— begin —

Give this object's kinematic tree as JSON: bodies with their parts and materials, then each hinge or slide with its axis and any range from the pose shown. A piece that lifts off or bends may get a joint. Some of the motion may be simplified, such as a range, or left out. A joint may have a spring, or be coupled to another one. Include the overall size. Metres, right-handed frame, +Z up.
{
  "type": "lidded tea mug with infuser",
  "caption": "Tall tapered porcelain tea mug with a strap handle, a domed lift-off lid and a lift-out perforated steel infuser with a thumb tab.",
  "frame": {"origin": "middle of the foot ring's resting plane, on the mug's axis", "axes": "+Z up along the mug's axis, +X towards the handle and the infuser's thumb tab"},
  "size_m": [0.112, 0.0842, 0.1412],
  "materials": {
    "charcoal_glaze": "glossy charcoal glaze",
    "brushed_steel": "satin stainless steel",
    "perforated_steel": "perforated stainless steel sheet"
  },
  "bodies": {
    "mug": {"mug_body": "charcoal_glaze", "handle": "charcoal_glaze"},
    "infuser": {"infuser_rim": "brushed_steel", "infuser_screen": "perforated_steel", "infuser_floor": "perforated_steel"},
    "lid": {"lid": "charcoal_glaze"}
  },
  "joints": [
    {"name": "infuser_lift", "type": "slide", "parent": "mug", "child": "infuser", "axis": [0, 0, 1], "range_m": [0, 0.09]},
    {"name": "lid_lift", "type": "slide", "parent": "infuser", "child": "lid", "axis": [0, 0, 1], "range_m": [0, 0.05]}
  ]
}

— end —

# [Your task]
All the data must be duplicated exactly, with nothing added or removed.

# [Reply to the task]
Give this object's kinematic tree as JSON: bodies with their parts and materials, then each hinge or slide with its axis and any range from the pose shown. A piece that lifts off or bends may get a joint. Some of the motion may be simplified, such as a range, or left out. A joint may have a spring, or be coupled to another one. Include the overall size. Metres, right-handed frame, +Z up.
{
  "type": "lidded tea mug with infuser",
  "caption": "Tall tapered porcelain tea mug with a strap handle, a domed lift-off lid and a lift-out perforated steel infuser with a thumb tab.",
  "frame": {"origin": "middle of the foot ring's resting plane, on the mug's axis", "axes": "+Z up along the mug's axis, +X towards the handle and the infuser's thumb tab"},
  "size_m": [0.112, 0.0842, 0.1412],
  "materials": {
    "charcoal_glaze": "glossy charcoal glaze",
    "brushed_steel": "satin stainless steel",
    "perforated_steel": "perforated stainless steel sheet"
  },
  "bodies": {
    "mug": {"mug_body": "charcoal_glaze", "handle": "charcoal_glaze"},
    "infuser": {"infuser_rim": "brushed_steel", "infuser_screen": "perforated_steel", "infuser_floor": "perforated_steel"},
    "lid": {"lid": "charcoal_glaze"}
  },
  "joints": [
    {"name": "infuser_lift", "type": "slide", "parent": "mug", "child": "infuser", "axis": [0, 0, 1], "range_m": [0, 0.09]},
    {"name": "lid_lift", "type": "slide", "parent": "infuser", "child": "lid", "axis": [0, 0, 1], "range_m": [0, 0.05]}
  ]
}